In those days, four out of every five gospel musicians were forces to reckon with. Today it is one out of ten. Gospel music has been reduced to noise. Take a few names such as Bernice Offei, DSP Kwesi Sarpong and the others out and there is no gospel music. The rest don’t touch even the skin let alone the hearts and souls of believers.
The secular music industry is even worse. When someone witlessly misses no opportunity remind you that civilization was born in Africa, what you must ask them is: So what went wrong? Highlife music was born in Ghana and as a nation; we would be better off if we packaged it well and marketed it to the rest of the world. Every young artist wants to rap. I don’t condemn hip life or rap music. Rap music is good. When Obrafuor first appeared on the scene and still possessed his sense of purpose, even old men enjoyed it.
But today, rap has been reduced to unintelligible mixture of instrumentals and human noise.
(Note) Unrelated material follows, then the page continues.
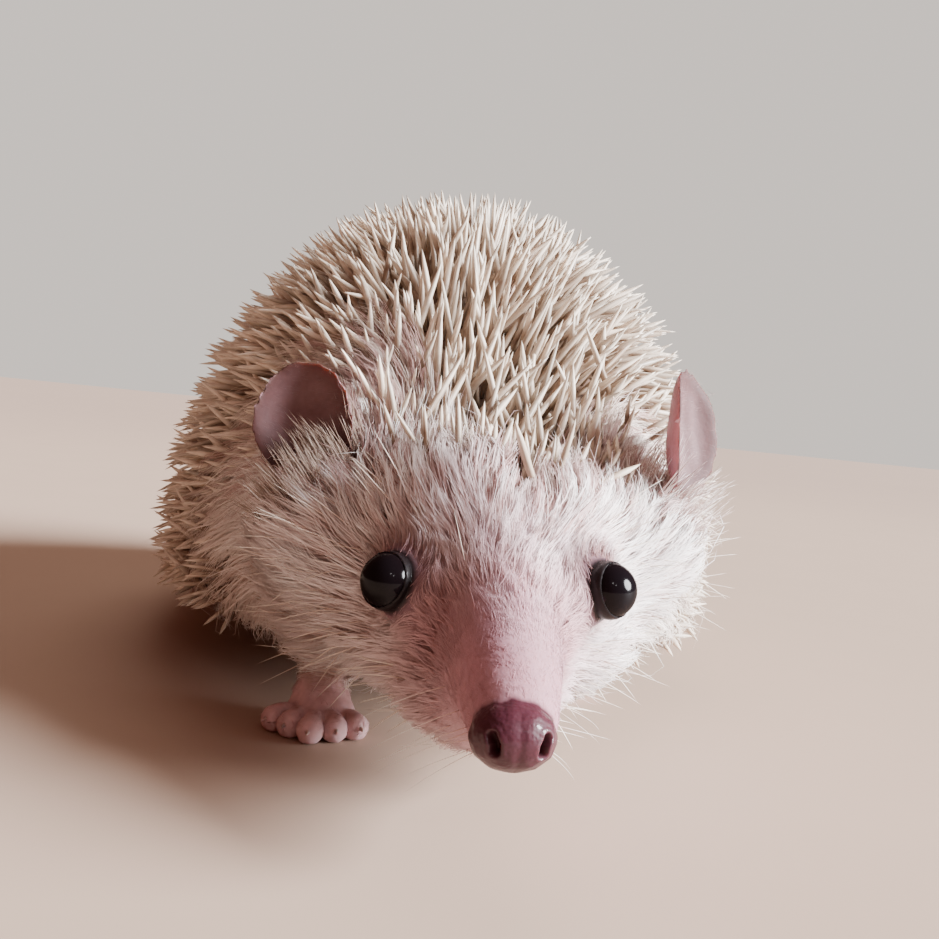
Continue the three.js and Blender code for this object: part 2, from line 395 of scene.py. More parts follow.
def joinSolids():
    bm = bmesh.new()
    faceKind = []
    for name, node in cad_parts.items():
        bm.from_mesh(node.data)
        faceKind += [name.split("_")[0]] * (len(bm.faces) - len(faceKind))
    shapes = BVHTree.FromBMesh(bm)
    bmesh.ops.remove_doubles(bm, verts=bm.verts, dist=1e-6)
    bm.normal_update()
    for vert in bm.verts:
        vert.co += vert.normal * skinMake["overlap"] * mm
    bmesh.ops.triangulate(bm, faces=bm.faces)
    solid = addObject("joined", meshFrom(bm, "joined"))
    mesh = modified(solid, "REMESH", mode="VOXEL", voxel_size=skinMake["grain"] * mm)
    keepOuterShell(mesh)
    return mesh, shapes, np.array(faceKind)


# Small closed hollows between the solids are left out of the skin.
def keepOuterShell(mesh):
    bm = bmesh.new()
    bm.from_mesh(mesh)
    bm.verts.ensure_lookup_table()
    ahead = [max(bm.verts, key=lambda vert: vert.co.z)]
    reached = {ahead[0].index}
    while ahead:
        for edge in ahead.pop().link_edges:
            for vert in edge.verts:
                if vert.index not in reached:
                    reached.add(vert.index)
                    ahead.append(vert)
    inner = [vert for vert in bm.verts if vert.index not in reached]
    bmesh.ops.delete(bm, geom=inner, context="VERTS")
    bm.to_mesh(mesh)
    bm.free()
    print("inner points left out:", len(inner))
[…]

The lyrics are as incoherent as the writings of Vasco da Gama, that mad sign writer in Krachi. He did not work for pay, but woe betide your beautifully painted building if arrived in your house. Armed with his writing stick and the black paint he produced by melting chippings of the only tarred road at the old pontoon landing site he did what he knew best.
“kofabrakotobbincomebeetwenemedadidikodanabraskulladam…….” That’s how he writes, combining English alphabets and other alphabets from the local languages. That is also how most of our rappers sing and I do not understand why we should be awarding mediocrity.
The organisers of the GMA should do the honourable thing the Ghana Journalists’ Association did three years ago. The GJA said no journalist was outstanding enough to be awarded the highly coveted Journalist of the Year award. They courted a barrage of criticisms for taking that infamously famous decision, but I thing they did the right thing. The names proposed for the topmost award are 4x4, Wutah, Ohemaa Mercy, Sarkodie, Becca and Bradez.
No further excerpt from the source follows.